Tips for Photographing Stationery
Set Up on the Floor
When shooting flat lays, you’ll want to get some shots that are top-down. Setting up your board on the floor (or close to the ground) will make getting those shots so much easier, and your back will thank you for it!
Bring a Footstool
A footstool is another tool that will help in getting those top-down shots. Using one all day will get tiring, but for a few full width shots they can be a lifesaver.
capture top-down shots as precisely as possible
It can be hard to get a shot that is perfectly above the composition. But, try and get as close as possible. When shooting stationery, it’s painfully obvious when the sides of the stationery aren’t parallel with the edge of the photo. Some edits can be made in post, but if you’re way off, it’s going to show.
get a variety of shots from one styling
You can spend a ton of time styling one look—make sure you get the most out of it by getting a variety of shots from it. Full shots are really important and great, but take advantage of close ups, too. When large suites are styled right, there’s going to be at least two or three interesting vignettes to capture in close ups. Explore photographing from the side as well as straight down, too.
Style more than one composition
You absolutely want to get a good variety of shots from one styling, but it’s also important to rework the layout at least once. Experimenting with different compositions will show off different parts of the suite and create an interesting gallery that clients, stationers (and wedding blogs if you’re looking to get featured) will love.
Photographing flat lays can be exhausting. Your back, legs, and arms can tire after shooting top-down for awhile, so it’s important to take breaks. Schedule more time for photographing than you think you may need, because the last thing you want to do is push yourself too hard and be in pain for the next week. Been there, done that. It sucks.
tips for editing photos of stationery
I probably sound like a broken record, but I’m going to say it again: flat lays are different. I can photograph and edit stationery photos all day, but if you ask me to edit a portrait it’s going to take awhile for me to figure it out.
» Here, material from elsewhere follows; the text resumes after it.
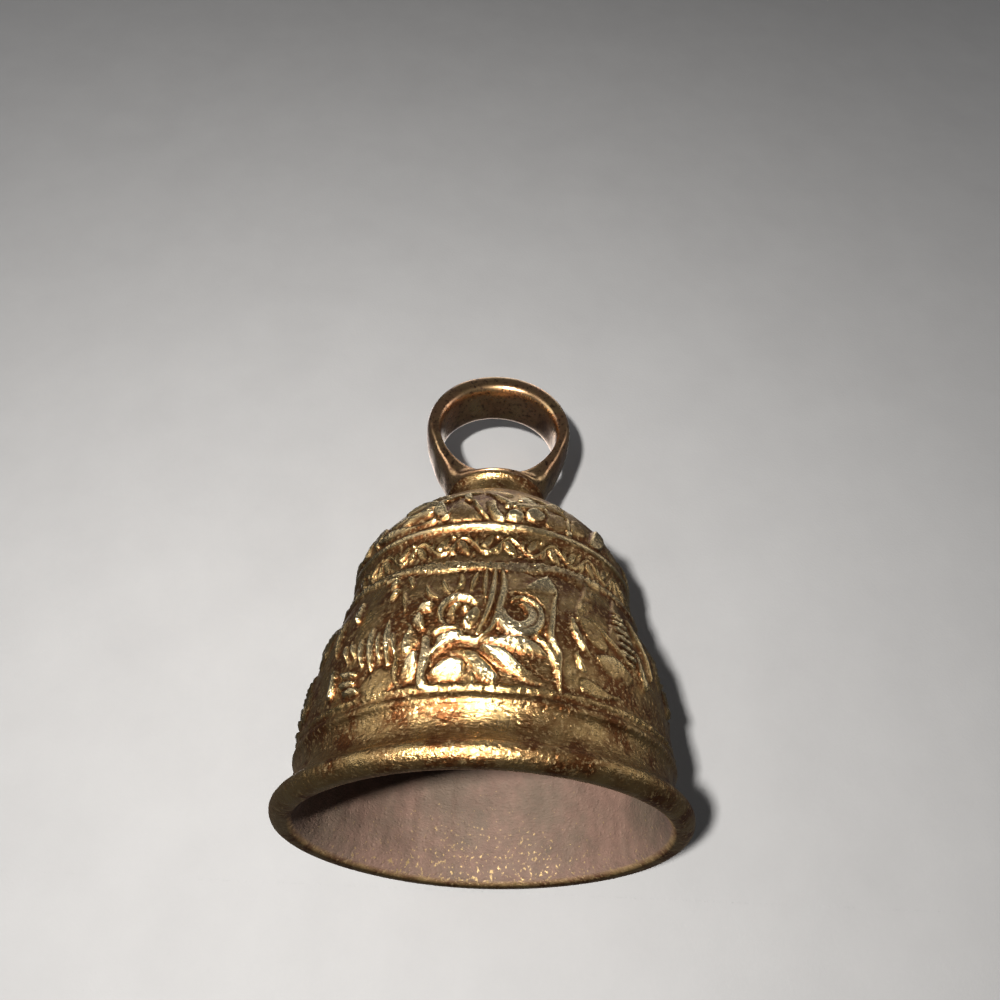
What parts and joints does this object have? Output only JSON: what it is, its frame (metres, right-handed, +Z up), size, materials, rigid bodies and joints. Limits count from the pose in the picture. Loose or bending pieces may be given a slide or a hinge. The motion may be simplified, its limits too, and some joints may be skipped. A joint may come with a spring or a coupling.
{
  "type": "hand bell",
  "caption": "Cast brass hand bell with a flared, ornamented body, a finger ring on top and a ball clapper hanging inside on a swivel.",
  "frame": {"origin": "centre of the mouth, in the plane the bell stands on", "axes": "+Z up the axis of the bell from mouth to finger ring, +Y through the finger hole from the front of the bell to its back, +X completes the right hand"},
  "size_m": [0.07, 0.07, 0.1118],
  "materials": {
    "bell_brass": "cast, patinated in the recesses, worn bright on the relief",
    "ring_brass": "cast and worn smooth, coppery patina",
    "washer_brass": "dull, tarnished",
    "fitting_steel": "turned, darkened with age",
    "wire_steel": "forged wire, darkened",
    "clapper_iron": "cast, brown with light rust"
  },
  "bodies": {
    "bell": {"bell_body": "bell_brass", "ring_handle": "ring_brass", "crown_washer": "washer_brass", "cap_nut": "fitting_steel"},
    "swivel": {"swivel_eye": "wire_steel"},
    "clapper": {"clapper_shank": "wire_steel", "clapper_ball": "clapper_iron", "clapper_tip": "fitting_steel"}
  },
  "joints": [
    {"name": "swivel_turn", "type": "hinge", "parent": "bell", "child": "swivel", "pos_m": [0, 0, 0.0588], "axis": [0, 0, 1], "continuous": true},
    {"name": "clapper_swing", "type": "hinge", "parent": "swivel", "child": "clapper", "pos_m": [0, 0, 0.0504], "axis": [1, 0, 0], "range_deg": [-43, 43]}
  ]
}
You need to approach editing from a different angle.
Note: I know most photographers use Lightroom, but I edit in Camera Raw and Photoshop, so I’m speaking from that program.
start from scratch
Avoid using any presets designed for portraiture or landscapes. When editing the first photo in the gallery, start from scratch, making adjustments until it looks right. Then, you can create a preset for this set of stationery photos.
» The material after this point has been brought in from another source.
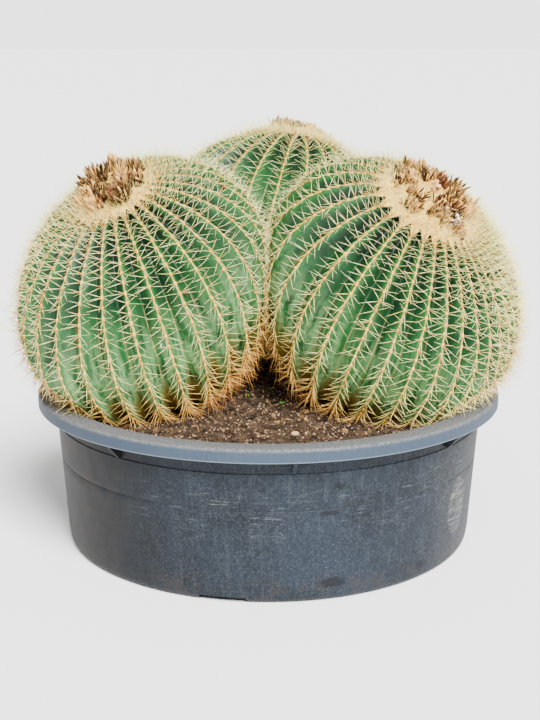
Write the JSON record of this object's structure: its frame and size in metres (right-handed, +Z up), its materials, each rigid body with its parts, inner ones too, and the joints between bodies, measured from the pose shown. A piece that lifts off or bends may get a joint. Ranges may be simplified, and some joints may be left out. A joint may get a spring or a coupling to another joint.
{
  "type": "potted round cactus",
  "caption": "Cluster of round ribbed cacti with woolly crowns, dried flowers and dense spines, in a low round nursery tub of soil.",
  "frame": {"origin": "centre of the tub's flat base, on the ground", "axes": "+Z up out of the tub; +X to the right along the two front heads as seen from the front; -Y towards the viewer, where the soil shows between them"},
  "size_m": [0.769, 0.7854, 0.6301],
  "materials": {
    "tub": "matte",
    "soil": "matte",
    "skin": "satin",
    "wool": "matte",
    "flower": "matte"
  },
  "bodies": {
    "root": {"tub": "tub", "soil": "soil", "cactus_left": "skin", "cactus_right": "skin", "cactus_back": "skin", "crown_wool_left": "wool", "crown_wool_right": "wool", "crown_wool_back": "wool", "dried_flowers_left": "flower", "dried_flowers_right": "flower", "dried_flowers_back": "flower"}
  },
  "joints": []
}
correct angles in top-down shots
Like I said before, it’s painfully obvious when top-down shots of stationery aren’t parallel to the edge of the photo. Hopefully you got some clean photos that are close, but use this chance to edit ones that are a little off. In Camera Raw, there’s a transform tool that allows you to make small angular adjustments, meaning you can make those edges perfectly parallel.
lighting and color correction
Just like any photograph, the final shots should honor and hold up the integrity of the subject. With stationery, that means making sure you’re showing off the details, the color is fairly accurate, and you aren’t losing the text on the page. If your style is light and airy, this might mean paying extra attention to your exposure levels so things aren’t blasted out. If you edit dark and moody, you’ll want to make sure the colors are accurate. The photo can be darker, but you don’t want a blue envelope looking grey. At the end of the day, you want to be able to show off the details that your clients paid for and love!
use the blemish tool
Despite best efforts, hairs, dirt, and dust can make their way onto your composition. Use this time to check for any unwanted spots, and use the blemish tool to fix them.
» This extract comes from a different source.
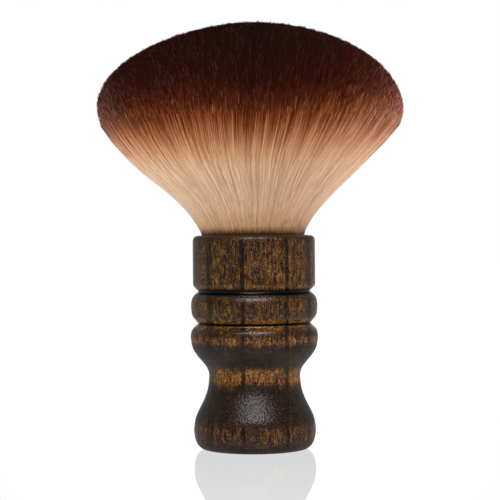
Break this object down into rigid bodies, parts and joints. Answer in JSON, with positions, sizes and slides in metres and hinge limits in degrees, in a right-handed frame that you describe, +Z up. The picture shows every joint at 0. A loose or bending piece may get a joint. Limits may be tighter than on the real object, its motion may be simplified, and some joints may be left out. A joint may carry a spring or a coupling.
{
  "type": "neck duster brush",
  "caption": "Barber's neck duster: a wide, round, dome-trimmed tuft of soft filaments glued into a turned, dark-stained wooden handle that stands on its flat foot.",
  "frame": {"origin": "centre of the flat underside of the foot, on the turning axis", "axes": "+Z up along the turning axis, from the foot to the crown of the tuft; +X and +Y horizontal, with -Y towards the front view; the shape is the same all round"},
  "size_m": [0.1036, 0.1036, 0.145],
  "materials": {
    "stained_wood": "dark-stained and scorched hardwood with golden grain flecks under a semi-gloss lacquer",
    "adhesive": "cured epoxy",
    "resin": "cast resin",
    "thread": "waxed binding thread",
    "filament": "soft synthetic filament, tan at the root, reddish brown and then nearly black towards the tip"
  },
  "bodies": {
    "root": {"handle": "stained_wood", "socket_adhesive": "adhesive", "knot_plug": "resin", "root_binding": "thread", "bristle_core": "filament", "bristle_middle": "filament", "bristle_outer": "filament"}
  },
  "joints": []
}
compare to rest of gallery
Because you started from scratch and took an intentional approach to editing the stationery, you want to make sure the final piece fits the aesthetic of the gallery.
If video is more your speed, check out my Instagram story highlight on styling (@caitlinobryantdesign) or watch part three here!
Don’t forget to have fun during the process. Experiment and play with new ideas, materials, compositions, and styles. Just keep the integrity of the subject at the forefront throughout.
Styling, photographing, and editing flat lays is a unique skillset, and it can take a lot of time and effort to hone that skill and become comfortable with it. However, if you invest your energy into mastering them, your work will be so much stronger for it, and clients will love how you can capture their details. Not everybody can rock a flat lay, so if you can you're ahead of the pack, able to serve your clients in an amazing way.